1952 aerial showing the old Atlantic City Nursery. Courtesy Seattle Municipal Archives, Don Sherwood Parks Collection.
A refuge for all
The site of Bradner Gardens Park has seen multiple layers of use. When Bradner P-Patch in the Mount Baker neighborhood was founded in 1987 it still had school portables on the grounds from the time it was used as a middle school annex (1971-1975). Until 1993 the structures were used by a nonprofit, Central Youth and Family Services. And prior to all of that it had been the site of the Quinsite-Bradner housing project (1942-53), emergency housing for veterans returning from World War II and the Korean conflict. Some folks still recall these "temporaries" around town that lasted much longer than the five years planned.

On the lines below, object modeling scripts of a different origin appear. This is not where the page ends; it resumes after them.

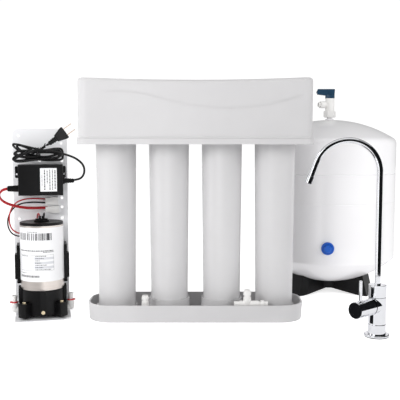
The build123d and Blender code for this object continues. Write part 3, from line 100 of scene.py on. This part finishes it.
def add_node(material, kind, sockets=None, **settings):
    """Adds a node; sockets holds plain values or the outputs that feed it, settings its properties."""
    node = material.node_tree.nodes.new(kind)
    for name, value in settings.items():
        setattr(node, name, value)
    for name, value in (sockets or {}).items():
        if isinstance(value, bpy.types.NodeSocket):
            material.node_tree.links.new(value, node.inputs[name])
        else:
            node.inputs[name].default_value = value
    return node


def new_material(name):
    """An empty material, with the object coordinates that its patterns are measured on, in metres."""
    material = bpy.data.materials.new(name)
    material.use_nodes = True
    material.node_tree.nodes.clear()
    place = add_node(material, "ShaderNodeTexCoord").outputs["Object"]
    return material, place


def surfaced(material, shader, bump=None):
    """Closes a material with its shader, and gives the shader the bump if there is one."""
    if bump:
        material.node_tree.links.new(bump.outputs["Normal"], shader.inputs["Normal"])
    add_node(material, "ShaderNodeOutputMaterial", {"Surface": shader.outputs[0]})
    return material


def dress(slot, material, *pieces):
    """Gives a finish to the CAD nodes of a material slot and to the new pieces that go with them."""
    nodes = [row["node"] for row in frame["record"]["subparts"] if row["material_slot"] == slot]
    for piece in [frame["nodes"][node] for node in nodes] + list(pieces):
        if not piece.material_slots:
            piece.data.materials.append(material)
        for held in piece.material_slots:
            held.material = material


def moulded(name, colour, shade, roughness, ior, grain_mm, depth_mm, clarity=0.0, gleam=0.5):
    """A moulded plastic: the tool's eroded grain as bump, flow marks as a slow change of gloss and tone."""
    material, place = new_material(name)
    flow = add_node(material, "ShaderNodeTexNoise", {"Vector": place, "Scale": 1000 / 45, "Detail": 3.0})
    tone = add_node(material, "ShaderNodeMix",
                    {0: flow.outputs["Fac"], 6: linear(colour), 7: linear(shade)}, data_type="RGBA")
    gloss = add_node(material, "ShaderNodeMapRange",
                     {"Value": flow.outputs["Fac"], "To Min": roughness - 0.05, "To Max": roughness + 0.07})
    grain = add_node(material, "ShaderNodeTexNoise",
                     {"Vector": place, "Scale": 1000 / grain_mm, "Detail": 2.0, "Roughness": 0.6})
    bump = add_node(material, "ShaderNodeBump",
                    {"Strength": 0.6, "Distance": depth_mm / 1000, "Height": grain.outputs["Fac"]})
    shader = add_node(material, "ShaderNodeBsdfPrincipled",
                      {"Base Color": tone.outputs[2], "Roughness": gloss.outputs["Result"], "IOR": ior,
                       "Specular IOR Level": gleam, "Subsurface Weight": clarity,
                       "Subsurface Radius": (0.004, 0.004, 0.004)})
    return surfaced(material, shader, bump)


# Black flexible vinyl, extruded: a soft sheen, a grain too fine to see drawn at a millimetre.
cord_vinyl = moulded("extruded_black_vinyl", "#0d0d0e", "#070708", 0.33, 1.53, 1.0, 0.02, gleam=0.22)

# The route leaves the relief and rises to the hank; each turn of the hank then has its own lift at
# its two ends, its own height at the tie and its own length.
CORD_RADIUS = 0.002
mains_route = [(0.040, 0.008, 0.2515), (0.069, 0.008, 0.2515), (0.0805, 0.0085, 0.2625),
               (0.0805, 0.009, 0.279), (0.069, 0.010, 0.291), (0.056, 0.011, 0.2975)]
WHOLE_TURNS = 5
POINTS_A_TURN = 14
LAST_POINTS = 10
HANK_MIDDLE = Vector((-0.0035, 0.012, 0.3005))
HANK_HALF_LENGTH = 0.0445
LOOP_HALF_HEIGHT = 0.0085
STRAND_PITCH = 0.0041
left_lift = (-0.0105, 0.0035, 0.0185, -0.0085, 0.0165, 0.0015)
right_lift = (0.0000, 0.0060, -0.0070, 0.0085, -0.0035, 0.0030)
tie_half_heights = (0.0085, 0.0045, 0.0100, 0.0060, 0.0030, 0.0070)
half_lengths = (0.97, 0.93, 1.03, 1.05, 0.88, 1.00)
for step in range(WHOLE_TURNS * POINTS_A_TURN + LAST_POINTS):
    turn = step // POINTS_A_TURN
    angle = 2 * pi * (step % POINTS_A_TURN) / POINTS_A_TURN + 0.30
    along = cos(angle)
    spread = abs(along) ** 1.3
    lift = right_lift[turn] if along > 0 else left_lift[turn]
    pinched = tie_half_heights[turn]
    half_height = pinched + (LOOP_HALF_HEIGHT - pinched) * min(1, 1.6 * spread)
    row = (turn - WHOLE_TURNS / 2) * STRAND_PITCH + 0.0006 * sin(3 * angle + turn)
    mains_route.append((HANK_MIDDLE.x + HANK_HALF_LENGTH * half_lengths[turn] * along,
                        HANK_MIDDLE.y + row * (1 + 0.4 * spread),
                        HANK_MIDDLE.z + lift * spread + half_height * sin(angle)))
mains_route += [(-0.014, 0.0165, 0.3025), (-0.0015, 0.0135, 0.3085), (0.0097, 0.012, 0.3157)]
mains_cord = curve_piece("mains_cord_whole", mains_route, CORD_RADIUS, "booster")
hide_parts("mains_cord", "cord_hank")
dress("cord_black", cord_vinyl, mains_cord)

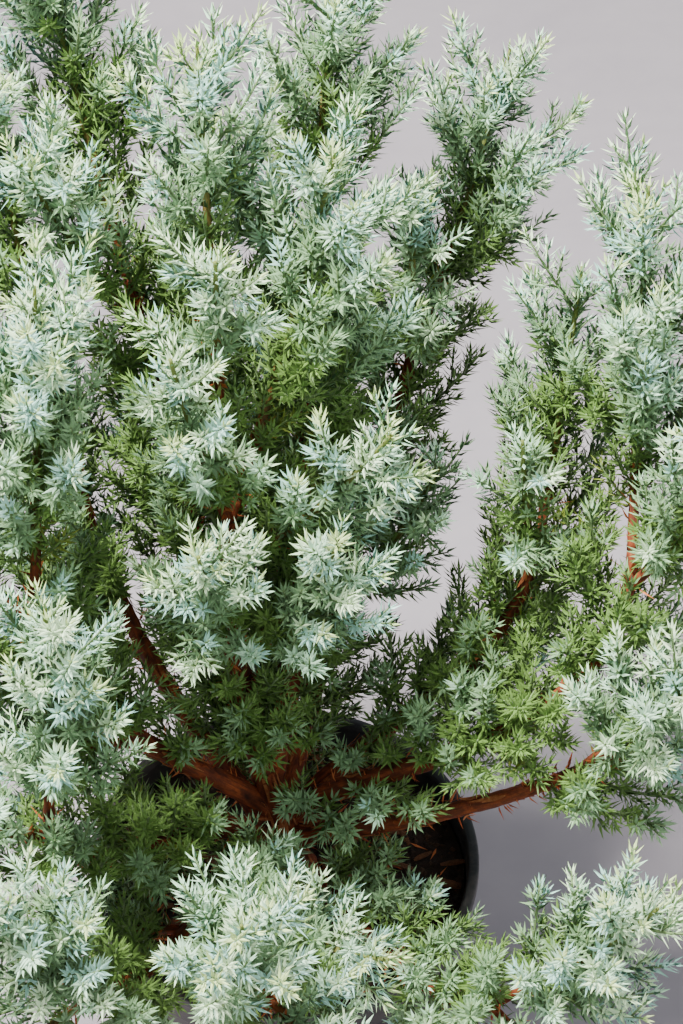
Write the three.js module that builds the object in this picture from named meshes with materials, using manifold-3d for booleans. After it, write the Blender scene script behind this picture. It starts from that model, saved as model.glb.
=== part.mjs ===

Originally set up to provide space for Mien refugees from Laos in the 1980s, the Mount Baker garden overcame a serious threat. Long-time gardener and activist Joyce Moty described how the neighborhood banded together to protest the city’s decision to sell the land in the mid-1990s:
“The Southeast Atlantic Community Association – we had a two-year battle with city hall over trying to save this piece of land from being sold for market rate housing. And we went to the mayor's office, talked to city council people, trying to say this is really not a good idea to sell this land, but we were just citizens.” (2021 oral history)
Ultimately, the group was instrumental in getting an initiative titled Protect Our Parks passed; the 1996 law states that the city may not sell park land without replacing it in the same neighborhood. Today Bradner Gardens Park offers a children’s garden, demonstration beds, a bee colony, art installations, and basketball hoops, in addition to its 61 P-patch beds.